İnsanların arasına dalmış gergedanlardan daha tehlikeli tek şey
Gergedanların arasında yapayalnız kalmış bir insandır diyeceğim.
Sen yine bir şey anlamayacaksın, susmayı ve katlanmayı sürdüreceksin.
Kendi aklından yaptığın yıkılmaz bir demir kafesin içindesin.
Ne küfrün küfür, ne isyanın isyan.
Kaderin senin o gergedan.”
Mine Söğüt, yapıtlarında, fantastik edebiyatın bir türü olarak gerçeküstücülüğe yaklaşan metaforlarla zaman zaman okurun gerçeklik duygusunu hırpalamayı ve bıçağı derine sokmayı deniyor. Psikiyatri ve “abnormal” psikolojinin araçlarını ustaca kullanarak kendi özel dünyasını yaratıyor. Dil ustalığı ve kurgusu ile en can yakıcı, en kabul edilmez durumları anlaşılır kılıyor ve okuru mindere çekiyor.

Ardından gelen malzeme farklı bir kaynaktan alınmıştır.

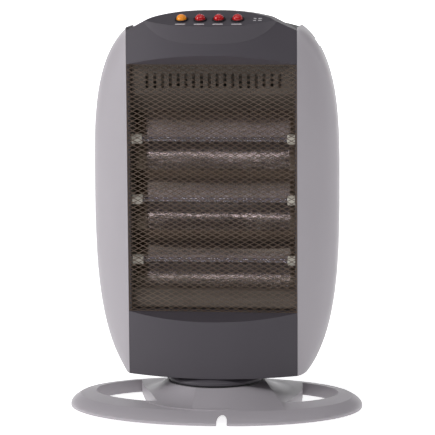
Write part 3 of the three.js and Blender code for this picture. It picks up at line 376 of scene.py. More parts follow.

“Madam Arthur Bey ve Hayatındaki Her Şey” (2010) ve “Deli Kadın Hikayeleri”nde (2011) daha somut şekillenen tematik, ‘Gergedan’da da sürdürülüyor. “Aile Ölüyor”, “Ablamın Cesedi”, “Anne Eti” gibi hikayelerdeki –hikayelerin isminden de anlaşılabilecek, sert metaforlar yeni bir Mine Söğüt okuyucusu için “overdose” olabilir mi diye düşünüyorum.
Cinsiyet meselesine sakin ve yansız bakışı, krizlerin ve çatışmaların insan karakterini öne çıkartıyor ve bir umut – umutsuzluk dengesine yaslanıyor. Umutta umutsuzluğu, umutsuzlukta umudu okumak mümkün.
Kitabının sonunda, “ona bu hikayeleri yazarken ilham veren yazarlar arasında” öfkesi ve ikircimi ile Eugene Ionesco, eşsiz ve çok özel dünyası ve diliyle Franz Kafka, “büyülü gerçekçilik”leriyle Jose Saramago ve Gabriel Garcia Marquez‘in var olduğunu söylüyor Mine Söğüt.
“Gergedanlaşma” metaforunu ödünç alıp kullanırken prizmanın başka yüzlerinden bakmayı bilmesi “Gergedan”ı özgün yapıyor. Metinlerarası gezinti ve ödünç alma etiği konusunda da iyi bir örnek oluşturuyor.
Kitapta yer alan resimler Bahadır Baruter’in verimi. Kitaba değer katıyor ve düşündürüyor.
Siyasal ortamın çatışmalı ikliminde, duyarsızlıkları, bananecilikleri besleyen o kalın kabuğun oluşmaması için düşünüp kafa yormak gerektiği kesin. Bunu anımsatmanın yollarından birisi de edebiyat. Ars longa vita brevis! (AE/EKN)
(*) Mine Söğüt, “Gergedan, Büyük Küfür Kitabı” , Yapı Kredi Yayınları (YKY), Şubat 2019, İstanbul.